The die was cast. Maximilian drew up his German guard in the courtyard of the palace and sent messengers to Hornes to enter the town at once by the Porte des Maréchaux. The same evening, accompanied by Burgomaster Van Nieuwenhove, one of his creatures, and a small band of attendants, to this gate he came, and demanded that it should be opened; but the gatekeepers, who suspected foul play, flatly refused. No power on earth, they said, should make them open their gates. There was no time to waste in parleying, the main object being to quietly admit Hornes and his reinforcements; but the burghers were aware of what was doing, and the Regent hastened with like result to the Porte de Gand and the Porte Ste. Croix. More fortunate at the Porte Ste. Catherine, by this exit he went forth—may be its guardians believed he was bent on some further excursion—dispatched messengers to Hornes to bid him enter at this spot and not to attempt to do so by the Porte des Maréchaux, once more returned to the city and endeavoured by force to keep the way open for him. But the guardians, crying ‘Treason, treason,’ had meanwhile aroused the neighbours, and before Hornes could effect an entry they had lowered the portcullis. Whereupon Maximilian fled to the Princenhof and
summoning Écoutète Peter Lanchals bade him take measures to obtain possession of the city gates. It was too late. What had occurred at the Porte Ste. Catherine was now known throughout Bruges, and all the gates were strongly guarded by armed guildsmen. Almost in despair, the Regent gave orders to fire the town, hoping that in the confusion Hornes would somehow or other be able to effect an entrance—vain hope; the fires were no sooner kindled than extinguished. Maximilian, however, was not yet at the end of his tether. The Porte de Gand had been entrusted to Mathew Denys, Dean of Carpenters, who was said to be favourably disposed towards him. Again he sallied forth with a handful of faithful Germans, and again he was disappointed. With rude speech and violent gestures Mathew disdained his addresses. ‘Deliver your dean into my hands,’ cried Maximilian, furious at his refusal, ‘and I will load you with benefits.’ This, to the soldiers under Mathew’s command. ‘While there is a drop of blood in our veins,’ was the reply, ‘we will never abandon him.’ ‘Then at least let me leave the town,’ cried Maximilian, but neither would they grant this request; they felt sure he would be off to Damme to summon the little garrison there to join the army of Hornes.

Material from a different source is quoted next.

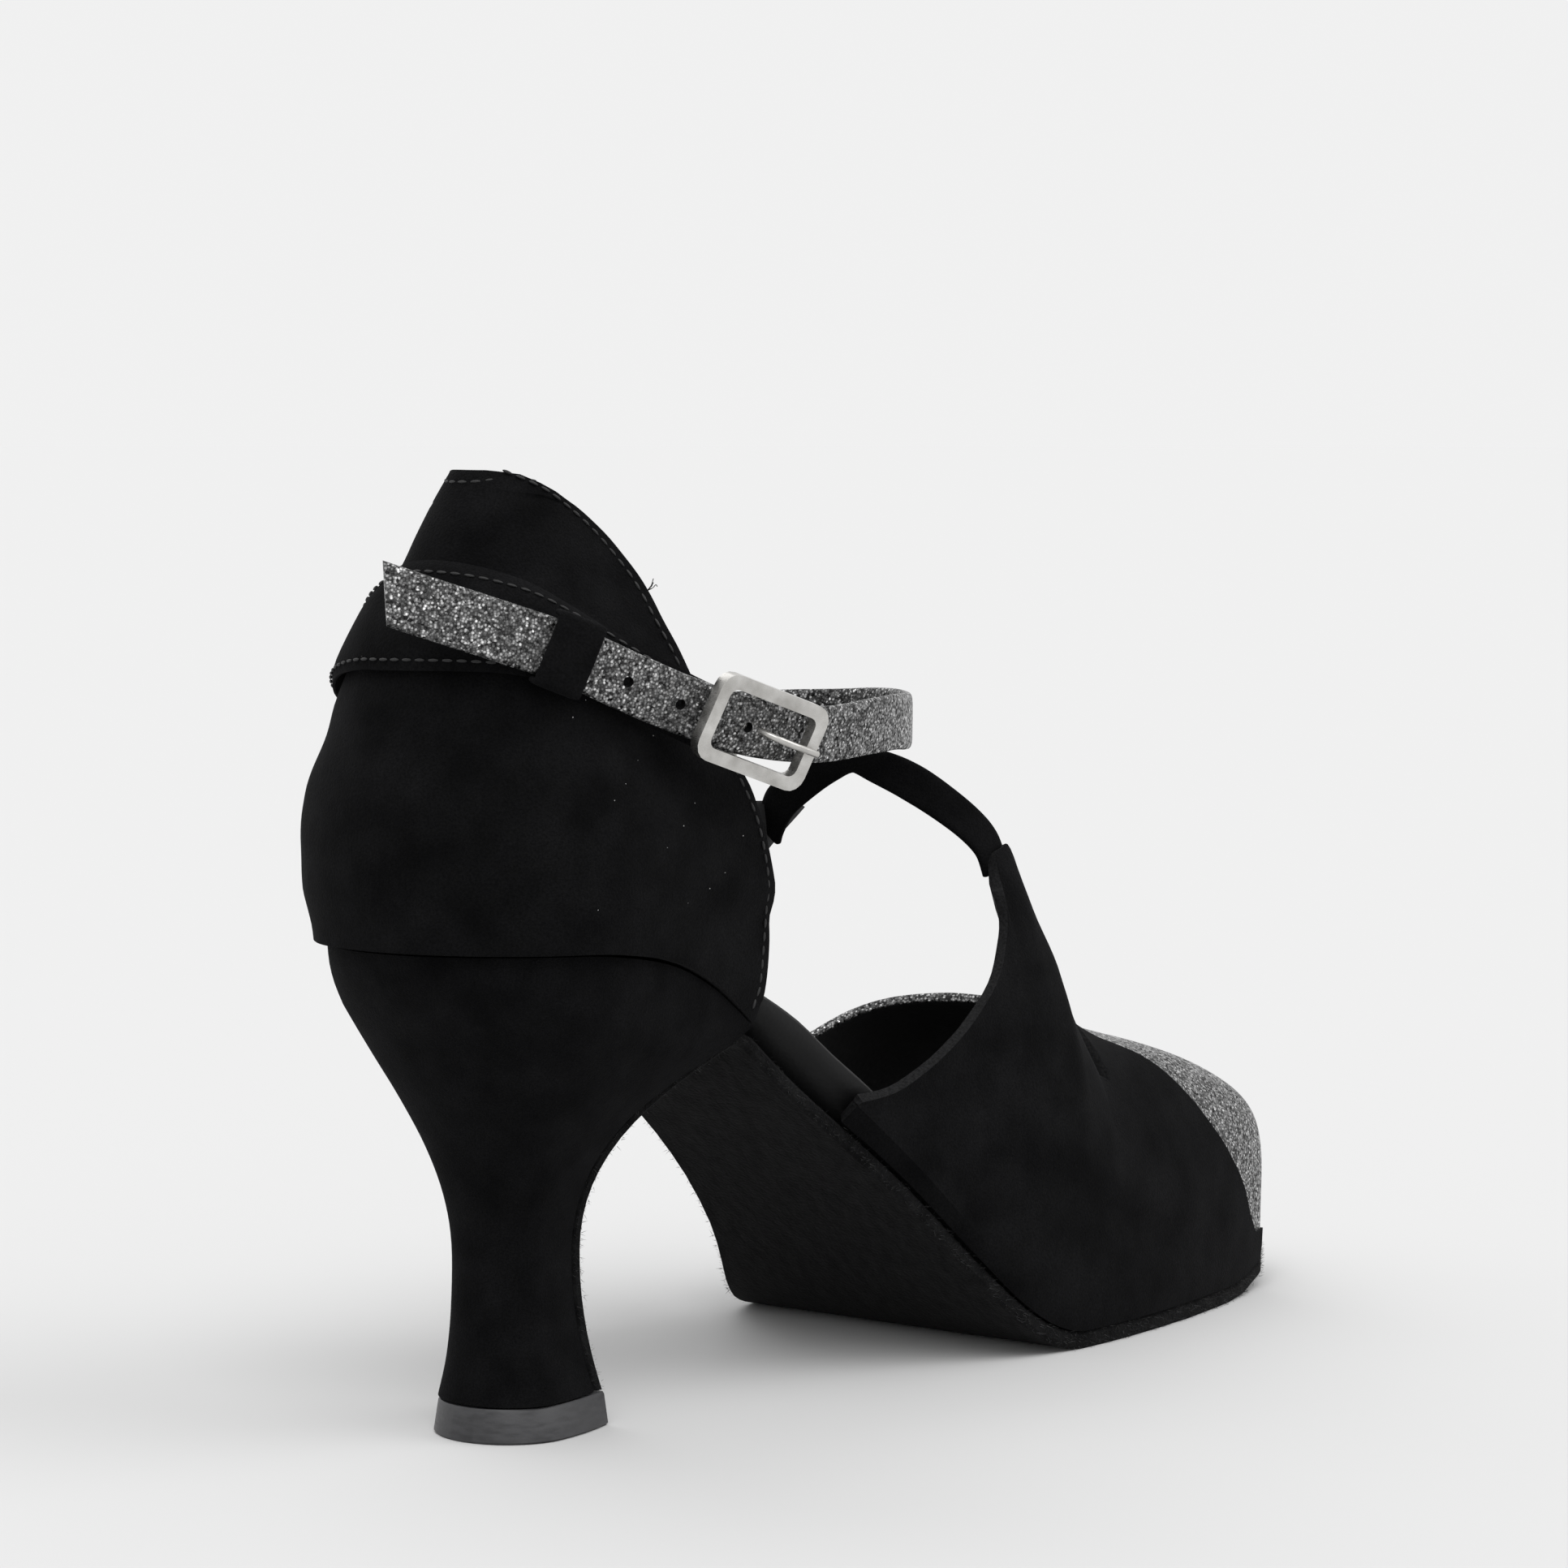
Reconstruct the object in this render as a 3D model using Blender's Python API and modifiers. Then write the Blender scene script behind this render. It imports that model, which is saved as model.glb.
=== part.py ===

Whereupon council of war, and assembly in the Place du bourg of all the Duke’s forces, strenuous exertions on the part of Peter Lanchals to rouse the burghers of his party to rally round Maximilian, much reluctance on their part to do so, great curiosity on the part of the multitude to learn what was going on, and no little anxiety on the part of the Germans to maintain order. Stact! Stact! they shouted, making a hedge with their halberds as the crowd pressed them closer and closer, which, in plain English, means ‘keep back,’ but in the excitement and turmoil of the moment, the people thought the soldiers cried slact, slact, that is ‘strike, strike,’ and fled helter-skelter, cry-out as they went that the Germans were going to slay them. Whereat panic unspeakable, and whilst the tocsin shrieks over the city, a host of armed guildsmen file into the market-place, bringing with them forty-nine cannons and fifty-two standards; and a crowd of trembling priests secrete in the crypt of St. Donatian’s, in the secret chambers in the thickness of the walls, in the vast grenier above the vaults, in holes and crannies, wherever they can, their relics and their art treasures, and frantically call on clerk and sacrist to save them from the Germans; messengers are sent off in hot haste to summon help from Ypres and Ghent; Maximilian, trembling for his life, withdraws to his palace, but not by way of the market-place; the whole town thrills with excitement and a burning desire for vengeance, increased tenfold when news comes of the arrest of the incendiaries, two Moors in the service of Count van Zollern. Not a burgher but was convinced that Bruges had escaped disaster by the skin of her teeth.
Meanwhile Lanchals’s house had been searched; it was found to be full of weapons, but Lanchals himself was not there—fresh proof of his nefarious designs—and in the market-place a reward of fifty livres de gros was publicly offered for his arrest.
Though the patriots Van Keyt and Van Bassevelde had been dead three years, their skulls were still impaled above the Halles—one on each of the turrets which flank its façade. To suffer them to remain there, now that the city was in their power, were an insult to the dead, and the burghers determined to remove them, were actually engaged in doing so, when suddenly the Regent’s ministers appeared on the scene, conciliatory, quaking. He was ready, they said, to pardon the people’s sedition. ‘Pardon us!’ roared a thousand throats, and a thousand fingers pointed to the ghastly relics of Maximilian’s vengeance. ‘Pardon us! The miscreant who offers us pardon is ten times more guilty than we.’